The Superhumans Center is a specialist clinic for the treatment and rehabilitation of war victims with specialist in orthopaedic trauma, reconstructive and plastic surgery, facial surgery and ear, nose and throat surgery as well as rehabilitation specialists and prostheticians. It is based in Lviv Oblast, Ukraine.

==History==

Superhumans Center was founded in 2022 in Vynnyky, Lviv region, on the basis of an existing state medical institution, as Ukraine’s need for prosthetics, reconstructive surgery and rehabilitation expanded after Russia’s full-scale invasion. The project was initiated by Ukrainian businessman Andriy Stavnitser, with Filip Hrushko as another founder and Olha Rudneva appointed as CEO; Ukraine’s Ministry of Health described the planned facility as a specialised clinic for prosthetics, reconstruction and rehabilitation for adults and children injured by the war. Howard Graham Buffett provided the initial funding of $16.3 million.

The first unit began operating in April 2023 after reconstruction of the premises, with rehabilitation, prosthetics and a prosthesis manufacturing laboratory located at the centre. The hospital was ceremoniously opened after 8 months of renovation in the presence of the First Lady of Ukraine Olena Zelenska (who sits on the center's board) and the Minister of Health Viktor Liashko. Among the guests of honor at the opening was Richard Branson of the Virgin Group

Since opening, Superhumans has expanded its activities in response to the growing number of Ukrainian amputees and other war-wounded patients, including by opening a new hospital wing in Lviv and planning additional facilities elsewhere in Ukraine.
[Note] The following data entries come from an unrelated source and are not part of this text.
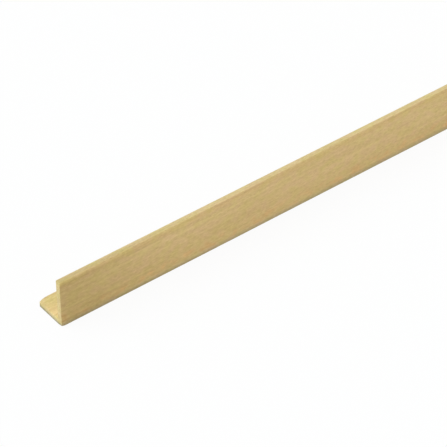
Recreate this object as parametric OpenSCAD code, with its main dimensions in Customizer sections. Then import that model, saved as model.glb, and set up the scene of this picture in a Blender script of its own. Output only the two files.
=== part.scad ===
// Wooden edge trim: a moulded L section, sawn square at both ends.
// The strip lies along X and stands on its foot, with the upright leg's outer face towards -Y.
// The origin is under the middle of the strip, on the floor. Sizes are in millimetres.

/* [Stock] */
// Length that the strip is sold in
trim_l = 2400; // [900:100:3000]

/* [Section] */
// Height of the upright leg, from the floor to its top edge
leg_h = 35; // [25:1:60]
// Width of the foot, from the leg's outer face to its free edge
foot_w = 25; // [18:1:50]
// Thickness of the upright leg
leg_t = 4; // [3:0.5:8]
// Thickness of the foot
foot_t = 4; // [3:0.5:8]

/* [Edges] */
// Radius on the outside corner, where leg and foot meet
nose_r = 0.5; // [0.3:0.1:2.5]
// Radius of the fillet that the cutter leaves in the inside corner
root_r = 1; // [0.5:0.1:3]
// Radius on the four free edges of leg and foot
arris_r = 0.4; // [0.3:0.1:1.2]

/* [Rubbed corner] */
// How far the rubbed corner at the near end runs along the foot
rub_l = 7; // [4:0.5:12]
// How far it goes in across the end of the foot
rub_d = 1.8; // [0.5:0.1:2.4]

/* [Hidden] */
$fn = 96;
// How far a cut reaches past the face that it cuts
past = 1;
// The near end and the foot's free edge, in the strip's own frame
near_x = -trim_l / 2;
leg_y = -foot_w / 2;
free_y = foot_w / 2;
// Radius of the rubbed corner's arc, which meets the free edge in a tangent
rub_r = (pow(rub_l, 2) + pow(rub_d, 2)) / (2 * rub_d);

// The wedge between a square corner at the origin and an arc that touches both of its sides.
// It is what the plane takes off a corner, and what the cutter leaves in one.
module wedge(r) {
    difference() {
        translate([-past, -past]) square(r + past);
        translate([r, r]) circle(r);
    }
}

// The L section, with its outside corner at the origin, the foot along x and the leg along y
module section() {
    difference() {
        union() {
            square([foot_w, foot_t]);
            square([leg_t, leg_h]);
            translate([leg_t, foot_t]) wedge(root_r);
        }
        wedge(nose_r);
        translate([0, leg_h]) mirror([0, 1]) wedge(arris_r);
        translate([leg_t, leg_h]) rotate(180) wedge(arris_r);
        translate([foot_w, 0]) mirror([1, 0]) wedge(arris_r);
        translate([foot_w, foot_t]) rotate(180) wedge(arris_r);
    }
}

// What is rubbed off the foot's corner at the near end, as an upright prism
module rubbed_off() {
    translate([near_x, free_y, -past])
        difference() {
            translate([-past, -rub_d, 0]) cube([rub_l + past, rub_d + past, foot_t + 2 * past]);
            translate([rub_l, -rub_r, -past]) cylinder(r = rub_r, h = foot_t + 4 * past);
        }
}

module edge_trim() {
    color("burlywood")
        difference() {
            translate([near_x, leg_y, 0]) rotate([90, 0, 90]) linear_extrude(trim_l) section();
            rubbed_off();
        }
}

edge_trim();
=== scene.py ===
"""Dresses the wooden edge trim: a strip of raw wood moulded to an L section.

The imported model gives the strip's size and place. Here it gets a finer mesh with eased, slightly uneven
arrises, solid wood grain that runs through to its sawn ends, and a plain studio round it.
Lengths are in metres.
"""
import math

import bmesh
import bpy
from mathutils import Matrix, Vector


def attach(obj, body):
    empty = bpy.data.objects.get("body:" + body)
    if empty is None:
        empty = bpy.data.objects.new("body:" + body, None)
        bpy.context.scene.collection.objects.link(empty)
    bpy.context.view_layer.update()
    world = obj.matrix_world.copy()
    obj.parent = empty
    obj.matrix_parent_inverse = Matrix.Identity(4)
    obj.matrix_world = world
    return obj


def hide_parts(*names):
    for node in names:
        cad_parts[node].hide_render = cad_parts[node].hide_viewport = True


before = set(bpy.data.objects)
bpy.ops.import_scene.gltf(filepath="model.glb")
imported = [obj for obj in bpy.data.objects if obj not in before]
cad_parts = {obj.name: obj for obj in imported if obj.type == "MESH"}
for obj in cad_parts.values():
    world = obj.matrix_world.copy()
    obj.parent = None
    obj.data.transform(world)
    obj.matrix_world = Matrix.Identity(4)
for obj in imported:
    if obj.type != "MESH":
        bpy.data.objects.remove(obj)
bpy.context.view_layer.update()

MM = 0.001

# The section, as the construction has it: y across the foot, z up the leg
TRIM_LENGTH = 2400 * MM
LEG_HEIGHT = 35 * MM
FOOT_WIDTH = 25 * MM
LEG_THICKNESS = 4 * MM
FOOT_THICKNESS = 4 * MM
NOSE_RADIUS = 0.5 * MM
ROOT_RADIUS = 1 * MM
ARRIS_RADIUS = 0.4 * MM
RUB_LENGTH = 7 * MM
RUB_DEPTH = 1.8 * MM

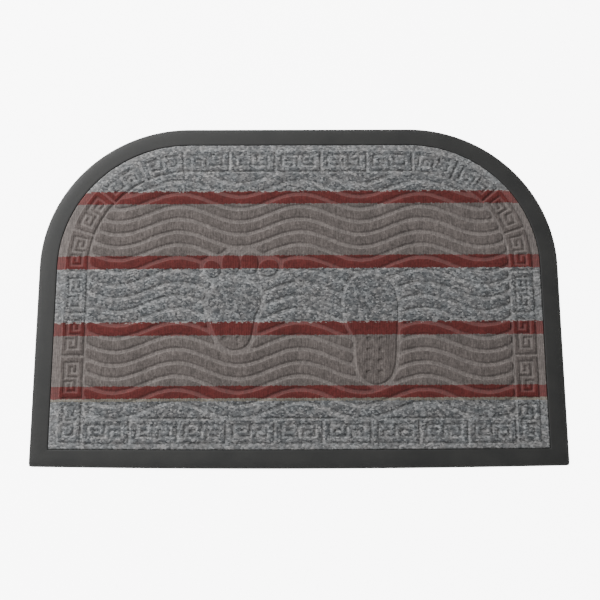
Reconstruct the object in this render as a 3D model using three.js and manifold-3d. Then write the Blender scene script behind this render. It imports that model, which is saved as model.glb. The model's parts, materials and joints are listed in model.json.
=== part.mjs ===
// A doormat for indoors or a porch: a moulded rubber base with a raised border, and a ribbed carpet of
// plastic yarn pressed into it. Millimetres. The mat lies flat on z = 0, X runs along its long side and Y
// towards the side whose two corners are rounded. The origin is the middle of its footprint.
import * as THREE from "three";
import { mergeVertices } from "three/addons/utils/BufferGeometryUtils.js";
import Module from "manifold-3d";

// Overall size. The front edge bows outwards, most in its middle, and DEPTH is measured there.
const WIDTH = 600;
const DEPTH = 403;
const FRONT_BOW = 3;
const CORNER_RADIUS = 170;
const BACK_Y = DEPTH / 2;
const CORNER_X = WIDTH / 2 - CORNER_RADIUS;
const CORNER_Y = BACK_Y - CORNER_RADIUS;
const FRONT_CORNER_Y = FRONT_BOW - DEPTH / 2;

// The border is a little narrower along the front, and its inner edge bows less than its outer one.
const BORDER_WIDTH = 20.5;
const FRONT_BORDER_WIDTH = 19;
const INNER_BOW_SHARE = 0.4;
const CORNER_STEPS = 20;
const FRONT_STEPS = 8;

// Heights above the surface that the mat lies on.
const TRAY_FLOOR_Z = 1.4;
const BORDER_Z = 3.2;
const PIECE_GAP = 0.3;
const PRESSED_Z = 3.9;
const RAISED_Z = 5.4;
const RAISED_ROOT_Z = 2.6;
const DIMPLE_FLOOR_Z = 4.1;
const CUT_CLEARANCE = 1;

// The base's section, from its underside outwards, up its rounded edge and in over the border.
const BASE_SECTION = [
  { inset: 0.7, z: 0 },
  { inset: 0, z: 0.7 },
  { inset: 0.2, z: 1.7 },
  { inset: 1.4, z: 2.5 },
  { inset: 6, z: 3 },
  { inset: BORDER_WIDTH - 0.8, z: BORDER_Z },
  { inset: BORDER_WIDTH, z: BORDER_Z - 0.6 },
  { inset: BORDER_WIDTH, z: TRAY_FLOOR_Z },
];

// The pressed carpet's section, from its underside up its rounded rim to its flat margin.
const CARPET_SECTION = [
  { inset: BORDER_WIDTH + PIECE_GAP, z: TRAY_FLOOR_Z + PIECE_GAP },
  { inset: BORDER_WIDTH + PIECE_GAP, z: PRESSED_Z - 0.8 },
  { inset: BORDER_WIDTH + 0.9, z: PRESSED_Z - 0.2 },
  { inset: BORDER_WIDTH + 2.1, z: PRESSED_Z },
];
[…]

By mid-2023, an estimated 10,000 Ukrainians had lost a limb during the war. As of 2024, the center continues to repair Ukraine's most gravely war-wounded.

==Services==
Many patients are dependent on a prosthesis due to amputation. The focus of the clinic is a personalized approach to body and facial reconstruction, limb reconstruction and prothesis, free tissue transfer and complex plastic surgical reconstruction of muscles nerves and soft tissue, exoskeletons, powered by domestically manufactured state-of-the-art medical devices but also psychological support for patient. The center operates several departments, including surgical, traumatological, physical, PTSD and a pediatric reconstruction department.

The array of advanced prostheses offered at the Superhumans Center includes bionic Zeus hands from Aether Biomedical (Poland), Hero Arms from Open Bionics (UK), with training provided by Ottobock (Germany).
==Notable support==
Supporters include rock singer Sting and his partner Trudie Styler, actor and director Liev Schreiber, the British Virgin Group, and various American charities operating under the U.S. Charities covered by 501(c)(3).

On November 5, 2022, Ukrainian singer-actor Andriy Danylko, also known by his stage name Verka Serduchka, auctioned off his 1974 Rolls-Royce, once owned by Freddie Mercury, through London auction house Sotheby's for £250,000 to deal with the sale of the car to the Superhumans Center for support. The car, which was auctioned by Danylko in 2013 for £75,000, raised an additional £36,250 thanks to the sale house waiving the buyer's premium, raising a total of £286,250 (about €328,900). In 2023-2024, Dmytro Derevytskyy's company, ALLO donated UAH 15 million for prostheses and prosthetics.

On April 10, 2025, during his first visit to Ukraine, Prince Harry visited the Superhumans Center. A meeting with the team of the Come Back Alive Foundation and the Come Back Alive Initiative Center, led by Deputy Director Oleh Karpenko, took place at the facility. Representatives of the Invictus Games Foundation, the Ukrainian Invictus Games team, as well as representatives of ministries and veteran initiatives were also in attendance.